Islamorada exhibit to showcase noted American abstract painters
Two preeminent American abstract painters, Jules Olitski and Larry Poons, spent time in Islamorada dating back to the mid ‘70s. Both had studios there for many years, overlapping in the late ‘80s through the late ‘90s. Their work will be viewed side by side for the first time in a two-person show in an exhibition entitled Painting in Paradise: Olitski and Poons in Islamorada at The Moorings Photography and Art Gallery opening on March 16 at 6 p.m. and continuing through April 1.
This exhibition is curated by Beth Kaminstein and produced by IFAME, with the cooperation of Lauren Olitski Poster, Kristina Olitski, Larry Poons and Paula De Luccia. These two important abstract painters were longtime friends (having first met in the ‘60s), as well as colleagues, and this exhibition of their work shows an aesthetic conversation rooted in place and the materiality of paint. They both believe in the expressive power of color.
"It's all about light," Poons has frequently said. "Color is light.”
And Olitski concurred, saying, “What I would like in my painting is simply a spray of color that hangs like a cloud, but does not lose its shape.”
The allure of fishing drew Olitski and Poons to Islamorada. Poons was teaching at Broward Community College in 1976 when he and Paula De Luccia drove down to the Keys, where they found Abel’s Tackle Box, rented a boat, got lost, and decided that Islamorada had a “sense of the wild” that appealed to them. Olitski heard about the fishing from Poons and decided to venture south to the “Sport Fishing Capital of the World.”
It was a unique moment in time for Islamorada when they were both painting here, Poons in his outdoor studio and Olitski in his home studio. With Painting in Paradise, we have an opportunity to view their work together and appreciate both the significance and influence of this place and time on their work.
Moorings Photography and Art Gallery is located on the grounds of the Moorings Village & Spa, a top travel destination as well as a coveted fashion and editorial location. The gallery, when not used for photo shoots, features work by renowned artists. It is open for a limited time to the public to proudly showcase the work of Jules Olitski and Larry Poons.
Olitski was born Jevel Demikovsky in Snovsk, Russia (now Ukraine) in 1922. Several months before his birth, Olitski’s father was executed by the Soviet government prompting his mother and grandmother to emigrate to the United States. They settled in Brooklyn and in 1926 his mother married Hyman Olitsky. Olitski first studied art in New York at Pratt Institute, the National Academy of Design, and the Beaux Arts Institute. After being discharged from the army in 1945, he married and in the late ‘40s went to Paris on the G.I. Bill.

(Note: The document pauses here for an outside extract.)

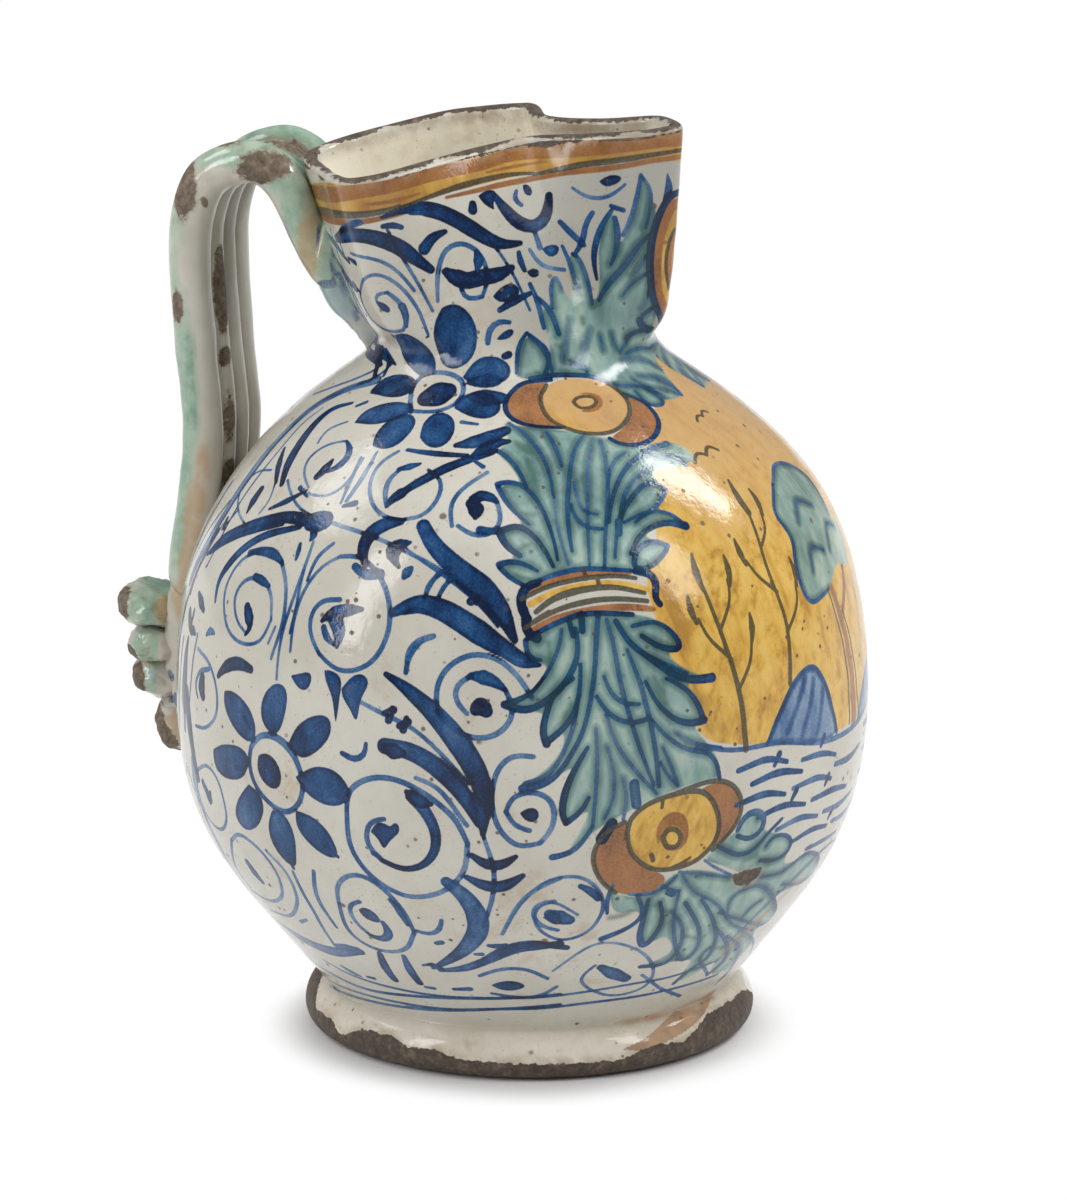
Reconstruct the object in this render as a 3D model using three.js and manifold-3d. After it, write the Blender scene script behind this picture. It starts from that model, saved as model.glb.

After returning to New York in 1951, he received his B.A. (1952) and M.A. (1954) from New York University in Art Education. In his lifetime, Olitski had over 150 one-person shows and is currently represented in museums all over the world. His career began with his first oneperson show in Paris in 1951, followed by his first New York solo show in 1958. As a result of that show, Olitski met Clement Greenberg, an influential art critic, who later called him “the greatest painter alive.” He represented the United States at the 33rd Venice Biennale in 1966 and was the first living American artist to have a solo exhibition at the Metropolitan Museum of Art, in New York in 1969. He taught at Bennington College from 1963-1967. Bought his home in Islamorada in 1977. Olitski died in 2007 in New York City.
Poons was born 1937 in Tokyo, Japan, and grew up in New York. Poons studied at the New England Conservatory of Music from 1955-57 and wanted to become a composer, but in 1959, through an interest in Mondrian and the encouragement of Barnett Newman, enrolled in the School of the Museum of Fine Arts in Boston and then at the Art Students League of New York to study painting.
His paintings of small elliptical brightly colored dots arranged on a ground of intense colors done in the ‘60s established his reputation and led to his first solo show at the Green Gallery run by Richard Bellamy in 1962. In 1965, New York's Museum of Modern Art included this work in the seminal exhibition of Op Art called “The Responsive Eye." In 1969 he was the youngest artist featured in Henry Geldzahler’s landmark show at the Metropolitan Museum of Art, “New York Painting and Sculpture, 1940-1970.”
In 1981, the Museum of Fine Art in Boston organized a major exhibit of his paintings. He has had more than 60 solo shows in galleries worldwide and is represented in numerous museums and private collections. Poons taught at the Art Students League from 1966-1970 and Bennington College in 1968. He has been a visiting faculty member at the New York Studio School and Cooper Union and currently teaches at the Art Students League in New York City.
Poons has been the recipient of multiple honors and awards and races vintage motorcycles. He lives in New York City and upstate New York.
Beth Kaminstein is an Islamorada artist and is the curator of the Painting in Paradise: Olitski and Poons in Islamorada at The Moorings Photography and Art Gallery exhibit.